DATASET EXCERPTS start

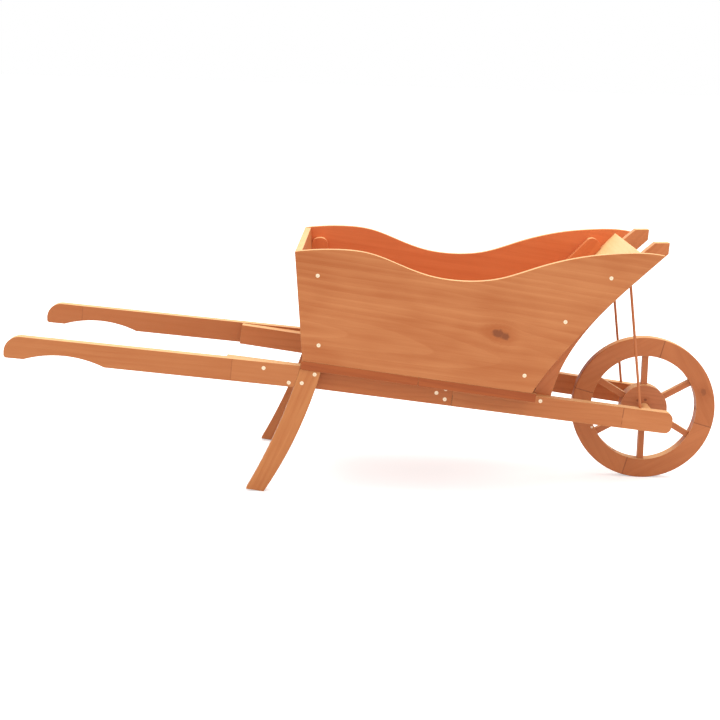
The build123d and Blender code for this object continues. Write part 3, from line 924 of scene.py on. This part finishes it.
def makeFloorMaterial(values):
    # the floor glows for the camera only, so that it is pale without lighting the undersides
    material = bpy.data.materials.new("studio_floor")
    material.use_nodes = True
    tree = material.node_tree
    shader = tree.nodes["Principled BSDF"]
    shader.inputs["Base Color"].default_value = values["floorColour"]
    grit = noise(tree, objectPlace(tree), values["gritScale"], values["gritDetail"])
    dull = plus(tree, times(tree, grit, values["floorGrit"]), values["floorRoughness"])
    feed(tree, dull, shader.inputs["Roughness"])
    shader.inputs["Specular IOR Level"].default_value = values["floorSpecular"]
    shader.inputs["Emission Color"].default_value = values["floorColour"]
    seen = addNode(tree, "ShaderNodeLightPath").outputs["Is Camera Ray"]
    feed(tree, times(tree, seen, values["floorGlow"]), shader.inputs["Emission Strength"])
    return material


def makeStudio(values):
    bpy.ops.mesh.primitive_plane_add(size=values["floorSize"])
    floor = bpy.context.object
    floor.name = "studioFloor"
    floor.data.materials.append(makeFloorMaterial(values))
    world = bpy.data.worlds.new("studio")
    bpy.context.scene.world = world
    world.use_nodes = True
    background = world.node_tree.nodes["Background"]
    background.inputs["Color"].default_value = values["worldColour"]
    background.inputs["Strength"].default_value = values["worldStrength"]
    for name in ("top", "front"):
        light = bpy.data.lights.new(name + "Light", "AREA")
        light.energy, light.size = values[name + "Power"], values[name + "Size"]
        light.color = values["lightColour"]
        lamp = plainPiece(name + "Lamp", light)
        lamp.location = values[name + "Place"]
        aim = Vector(values["lightTarget"]) - lamp.location
        lamp.rotation_euler = aim.to_track_quat("-Z", "Y").to_euler()


cameraValues = {
    "place": (-0.003, -2.461, 0.691), "yaw": -0.50, "pitch": 7.27, "roll": 1.77,
    "lens": 74.8, "sensor": 36.0, "shiftY": -0.16,
}


def makeCamera(values):
    data = bpy.data.cameras.new("camera")
    data.lens, data.sensor_width, data.shift_y = values["lens"], values["sensor"], values["shiftY"]
    camera = plainPiece("camera", data)
    yaw, pitch, roll = (radians(values[name]) for name in ("yaw", "pitch", "roll"))
    ahead = Vector((sin(yaw) * cos(pitch), cos(yaw) * cos(pitch), -sin(pitch)))
    right = Vector((cos(yaw), -sin(yaw), 0))
    up = right.cross(ahead)
    right, up = right * cos(roll) + up * sin(roll), up * cos(roll) - right * sin(roll)
    turn = Matrix((right, up, -ahead)).transposed().to_4x4()
    camera.matrix_world = Matrix.Translation(values["place"]) @ turn
    bpy.context.scene.camera = camera


makeStudio(studioValues)
makeCamera(cameraValues)
bpy.context.scene.view_settings.view_transform = "Standard"
print("studio done")
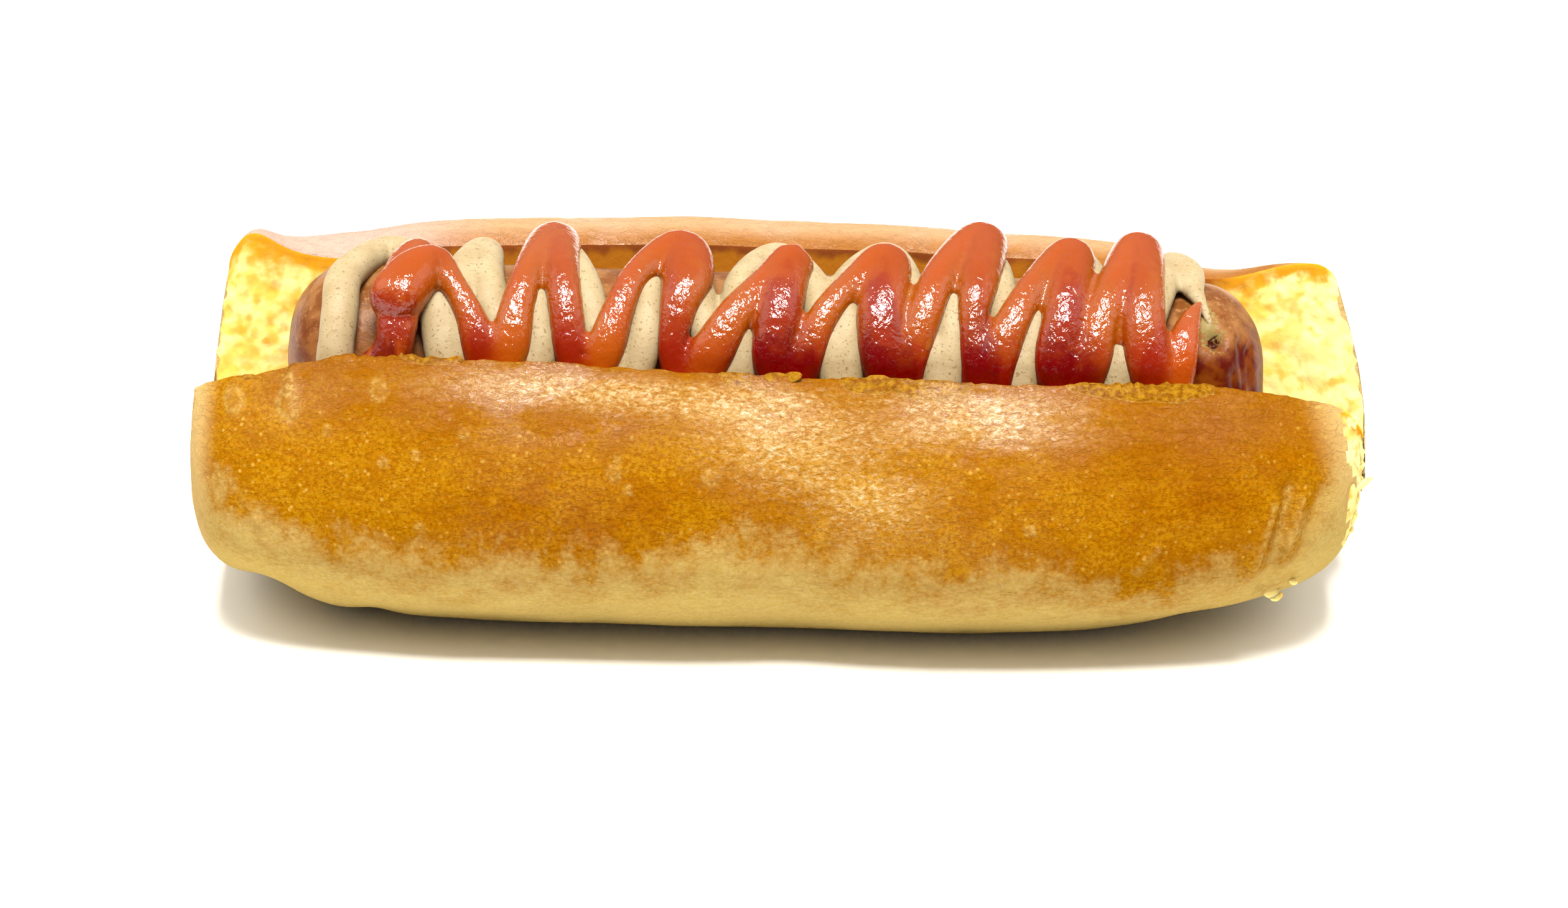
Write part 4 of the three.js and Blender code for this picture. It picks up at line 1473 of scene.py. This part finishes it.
def ketchup_finish():
    """Wet ketchup: deep red where thick, orange where thin, with painted light higher up and painted shade
    lower down, its gloss broken by fine wrinkles.
    """
    finish = Finish("ketchup")
    wander = finish.noise(2.2, 3, 0.55)
    thick = finish.unsteady(finish.attribute("thickness"), wander, 0.5)
    falling = finish.attribute("falling")
    level = finish.attribute("height")
    high = finish.unsteady(level, wander, 1.0)
    high = finish.math("SUBTRACT", high, finish.spread(falling, 0.2, 0.8, 0.0, 1.6))
    along = finish.along("X")
    middle = finish.times(finish.spread(along, -0.016, -0.005), finish.spread(along, 0.050, 0.038))

    # Deeper red lower down and more orange higher up: painted shade and light, along with the thickness.
    low = finish.mix(falling, seen(206, 84, 8), seen(168, 34, 3))
    low = finish.mix(middle, low, seen(132, 0, 0))
    top = finish.mix(falling, seen(196, 84, 3), seen(186, 76, 1))
    deep = finish.between(high, 39.5, 46.5, low, top)
    low_warm = finish.mix(falling, seen(208, 92, 10), seen(184, 54, 5))
    low_warm = finish.mix(middle, low_warm, seen(162, 14, 0))
    warm = finish.between(high, 39, 46, low_warm, seen(192, 90, 8))
    colour = finish.between(thick, 3.2, 1.2, deep, warm)
    colour = finish.between(thick, 1.0, 0.3, colour, seen(196, 112, 20))
    # Deep red under the blob: painted shade beneath its overhang, where it is also thick.
    belly = finish.times(finish.spread(high, 49.5, 46.0), finish.spread(high, 40.5, 43.0))
    belly = finish.times(belly, finish.spread(thick, 4.2, 6.2))
    colour = finish.mix(belly, colour, seen(164, 40, 0))

    neck = finish.times(finish.spread(along, -0.0495, -0.0520), finish.spread(high, 44.5, 40.5))
    streaks = finish.noise(1.6, 2, 0.5, vector=finish.mapped((1.0, 0.12, 0.12), 27.0))
    streaks = finish.between(streaks, 0.42, 0.58, seen(132, 16, 0), seen(196, 78, 8))
    colour = finish.mix(neck, colour, streaks)

    wrinkles = finish.noise(0.9, 2, 0.5, 0.6, vector=finish.mapped((1.1, 0.9, 0.9), 1.0))
    fine = finish.noise(0.5, 3, 0.6, shift=8.0)
    height = finish.plus(wrinkles, finish.times(fine, 0.15))
    height = finish.times(height, finish.spread(level, 50.5, 48, 0.3, 1.0))
    wet = finish.math("MAXIMUM", neck, finish.spread(level, 40.5, 43.5, 0.4, 1.0))
    wet = finish.times(wet, finish.spread(level, 48, 51.5, 1.0, 0.5))
    return finish.shade(
        Base_Color=colour,
        Roughness=0.3,
        Specular_IOR_Level=0.0,
        Coat_Weight=wet,
        Coat_Roughness=0.04,
        Coat_IOR=1.44,
        Subsurface_Weight=0.2,
        Subsurface_Radius=(1.0, 0.2, 0.05),
        Subsurface_Scale=0.0015,
        Normal=finish.bumps(height, 0.09),
        Coat_Normal=finish.bumps(height, 0.24),
    )


# ---------------------------------------------------------------- the table, the light and the camera

CAMERA_TURN = 0.7
CAMERA_RISE = 26.0
CAMERA_ROLL = 1.1
CAMERA_DISTANCE = 620.0
CAMERA_TARGET = (-2.15, -0.75, 20.0)
CAMERA_LENS = 102.6
CAMERA_SENSOR = 36
PICTURE_WIDTH = 2520
CAMERA_SHIFT = (12 / PICTURE_WIDTH, -14 / PICTURE_WIDTH)
TABLE_HALF = 3000
TABLE_COLOUR = (0.93, 0.91, 0.84, 1)
# Lit rectangles, in metres: where each is, what it faces, its size and how bright it looks.
PANELS = {
    "key": ((0, -0.6, 1.91), (0, 0, 0.02), (0.7, 0.6), 76.0),
    "left fill": ((-0.65, -0.1, 0.6), (0, 0, 0.02), (0.7, 0.6), 1.6),
    "right fill": ((0.65, -0.1, 0.6), (0, 0, 0.02), (0.7, 0.6), 1.5),
}
ROOM_BRIGHT_SIDE = (0, 0.25, 0.97)
ROOM_EDGE = (0.1, 1.0)
ROOM_BRIGHT = 1.3
ROOM_DARK = 0.2


def make_camera():
    """A camera that looks down on the front from CAMERA_DISTANCE."""
    turn, rise, roll = np.radians((CAMERA_TURN, CAMERA_RISE, CAMERA_ROLL))
    back = Vector((np.sin(turn) * np.cos(rise), -np.cos(turn) * np.cos(rise), np.sin(rise)))
    right = Vector((np.cos(turn), np.sin(turn), 0))
    up = back.cross(right)
    rolled_right = right * np.cos(roll) + up * np.sin(roll)
    rolled_up = up * np.cos(roll) - right * np.sin(roll)
    camera = bpy.data.objects.new("camera", bpy.data.cameras.new("camera"))
    bpy.context.collection.objects.link(camera)
    turned = Matrix((rolled_right, rolled_up, back)).transposed().to_4x4()
    place = (Vector(CAMERA_TARGET) + back * CAMERA_DISTANCE) * MM
    camera.matrix_world = Matrix.Translation(place) @ turned
    camera.data.lens = CAMERA_LENS
    camera.data.sensor_width = CAMERA_SENSOR
    camera.data.clip_start = 0.01
    camera.data.shift_x, camera.data.shift_y = CAMERA_SHIFT
    bpy.context.scene.camera = camera


def make_table():
    finish = Finish("white table")
    material = finish.shade(Base_Color=TABLE_COLOUR, Roughness=0.9, Specular_IOR_Level=0.0)
    half = TABLE_HALF
    corners = [(-half, -half, 0), (half, -half, 0), (half, half, 0), (-half, half, 0)]
    table = new_piece("table", corners, [[0, 1, 2, 3]], material, False)


def make_panel(name, place, aim, size, radiance):
    """A lit rectangle. Radiance is how bright it looks, where 1 is white."""
    light = bpy.data.lights.new(name, "AREA")
    light.shape = "RECTANGLE"
    light.size, light.size_y = size
    light.energy = radiance * math.pi * size[0] * size[1]
    panel = bpy.data.objects.new(name, light)
    bpy.context.collection.objects.link(panel)
    panel.location = place
    panel.rotation_euler = (Vector(aim) - Vector(place)).to_track_quat("-Z", "Y").to_euler()


def make_room():
    """A bright ceiling over a dim room, as what the wet surfaces reflect."""
    world = bpy.data.worlds.new("room")
    world.use_nodes = True
    room = Nodes(world.node_tree)
    way = room.node("ShaderNodeTexCoord").outputs["Generated"]
    facing = room.node("ShaderNodeVectorMath", {0: way, 1: ROOM_BRIGHT_SIDE}, operation="DOT_PRODUCT")
    low, high = ROOM_EDGE
    settings = {"Value": facing.outputs["Value"], "From Min": low, "From Max": high}
    settings |= {"To Min": ROOM_DARK, "To Max": ROOM_BRIGHT}
    lit = room.node("ShaderNodeMapRange", settings, interpolation_type="SMOOTHSTEP").outputs["Result"]
    room.tree.links.new(lit, world.node_tree.nodes["Background"].inputs["Strength"])
    world.node_tree.nodes["Background"].inputs["Color"].default_value = (1, 1, 1, 1)
    bpy.context.scene.world = world
    bpy.context.scene.view_settings.view_transform = "Standard"


# ---------------------------------------------------------------- the hot dog

make_camera()
make_table()
for name, sizes in PANELS.items():
    make_panel(name, *sizes)
make_room()

crust = crust_finish()
crumb = crumb_finish()
roll = make_roll(crust, crumb)
flakes = make_flakes(crust)
shreds = make_shreds(roll, crumb)
sausage = make_sausage(skin_finish())
mustard = make_sauce("mustard.strand", [mustard_rows()], mustard_finish(), roundness=1.0, softening=3)
ketchup_strands = [KETCHUP_NECK, ketchup_rows()]
ketchup = make_sauce("ketchup.strand", ketchup_strands, ketchup_finish(), roundness=0.74, softening=2)
set_thickness(ketchup, mustard, sausage)
set_falling(ketchup, ketchup_rows())

PIECES = [
    (roll, "bun", "bread"),
    (sausage, "sausage", "sausage"),
    (mustard, "mustard", "mustard"),
    (ketchup, "ketchup", "ketchup"),
]
for piece, node, slot in PIECES:
    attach(piece, "root")
    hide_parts(node)
for piece in (flakes, shreds):
    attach(piece, "root")
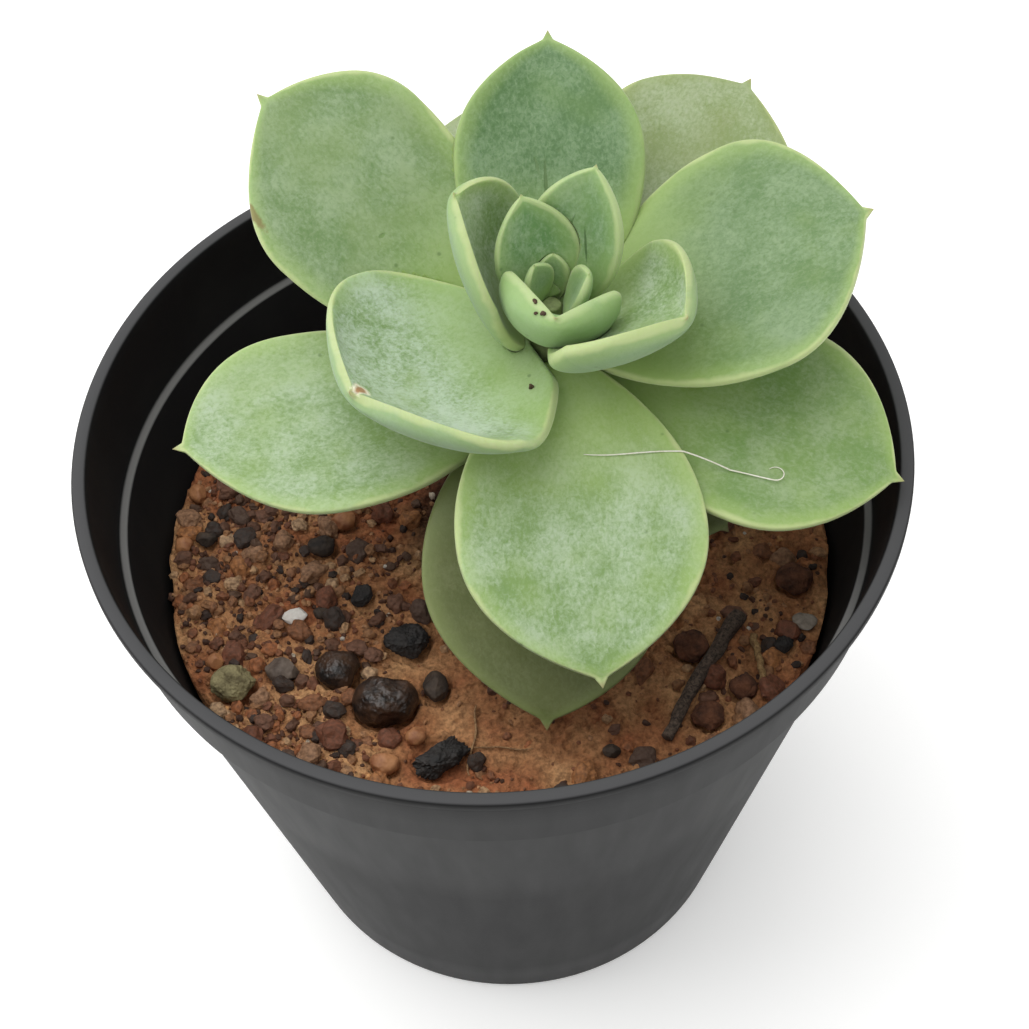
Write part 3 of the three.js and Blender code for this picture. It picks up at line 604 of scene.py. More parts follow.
for node, look in sticks.items():
    low, high = [Vector(corner) * 1000 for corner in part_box(node)]
    inset = look["radius"] * 0.8
    flip = node == "straw"
    start = Vector((low.x + inset if flip else high.x - inset, high.y - inset, (low.z + high.z) / 2 + 0.2))
    end = Vector((high.x - inset if flip else low.x + inset, low.y + inset, (low.z + high.z) / 2 - 0.2))
    aside = (end - start).cross(Vector((0, 0, 1))).normalized()
    line = []
    for k in range(look["steps"] + 1):
        t = k / look["steps"]
        bend = look["bow"] * (t * (1 - t)) + 0.5 * noise.noise(Vector((t * 5, len(node), 0)))
        line.append(start.lerp(end, t) + aside * bend)
    mesh = tubeMesh(node, line, lambda t, look=look: look["radius"] * (1.2 - look["taper"] * t), look["sides"],
                    look["ridges"], len(node))
    place(node + "_stick", mesh, look["slot"], [node], stickMaterial(f"weathered {node}", look["colours"]))
print("sticks made")

# The soil, sunk under the stones, chips and clods that lie in it, and its grains.
sunk = []
for node in [*stoneKindOf, "twig"]:
    low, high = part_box(node)
    if node != "twig":
        sunk.append(([v * 1000 - 0.1 for v in low], [v * 1000 + 0.1 for v in high], low.z * 1000 - 0.1))
soilBed = soilMesh(sunk)
strew = strewTree()
for name, look in grains.items():
    values = {"Size": mm(look["size"]), "Spread": look["spread"], "Spacing": mm(look["spacing"]),
              "Density": look["density"] * 1e6, "Rough": look["rough"], "Faces": look["faces"],
              "Seed": look["seed"],
              "Finish": gritMaterial(look["kind"])}
    values["Finish"].name = name.replace("_", " ")
    grainMesh = grow(name, strew, values, soilBed)
    place(name, grainMesh, "potting_soil")
    print(name, len(grainMesh.polygons), "faces")
place("soil_bed", soilBed, "potting_soil", ["soil"], dampSoil())
print("soil made")

# Stem: upright in the soil, then along the leaning crown, with the scars of fallen leaves.
stem = {
    "radius": 3.8, "tipRadius": 1.3, "crownHeight": 17, "lean": 12, "upright": 0.6, "rootDepth": 12,
    "sides": 48, "steps": 150, "scar": 0.5, "scarGap": 3.2, "bark": "#6E5F49", "young": "#8C9A66",
}
stemLow, stemHigh = [Vector(corner) * 1000 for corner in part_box("stem")]
leanAngle = math.radians(stem["lean"])
crownAxis = Vector((0, -math.sin(leanAngle), math.cos(leanAngle)))
crownTip = Vector(((stemLow.x + stemHigh.x) / 2, stemLow.y + stem["tipRadius"] * math.cos(leanAngle),
                   stemHigh.z - stem["tipRadius"] * math.sin(leanAngle)))
crownFoot = crownTip - crownAxis * stem["crownHeight"]
crownFrame = Matrix.Translation(crownFoot * 0.001) @ Matrix.Rotation(leanAngle, 4, "X")
print("crown at", [round(v, 2) for v in crownFoot])


def crownRadius(seat):
    share = min(max(seat / stem["crownHeight"], 0), 1)
    return stem["radius"] + (stem["tipRadius"] - stem["radius"]) * share ** 2


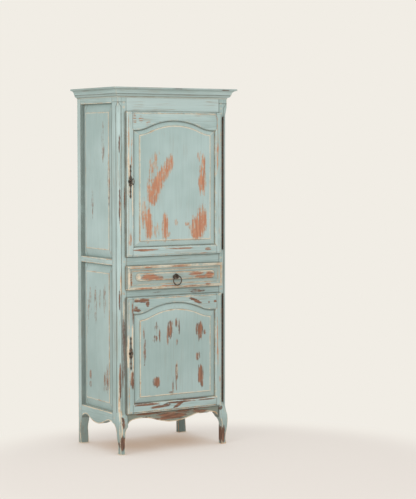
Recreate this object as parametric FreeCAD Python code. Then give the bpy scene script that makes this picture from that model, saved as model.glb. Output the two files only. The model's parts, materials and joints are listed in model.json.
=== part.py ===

DATASET EXCERPTS end

__EXERCISE PROMPT__
Within the listing above, find every line containing the string "three" and return it.

__SOLVED PROBLEM__
Write part 4 of the three.js and Blender code for this picture. It picks up at line 1473 of scene.py. This part finishes it.
Write part 3 of the three.js and Blender code for this picture. It picks up at line 604 of scene.py. More parts follow.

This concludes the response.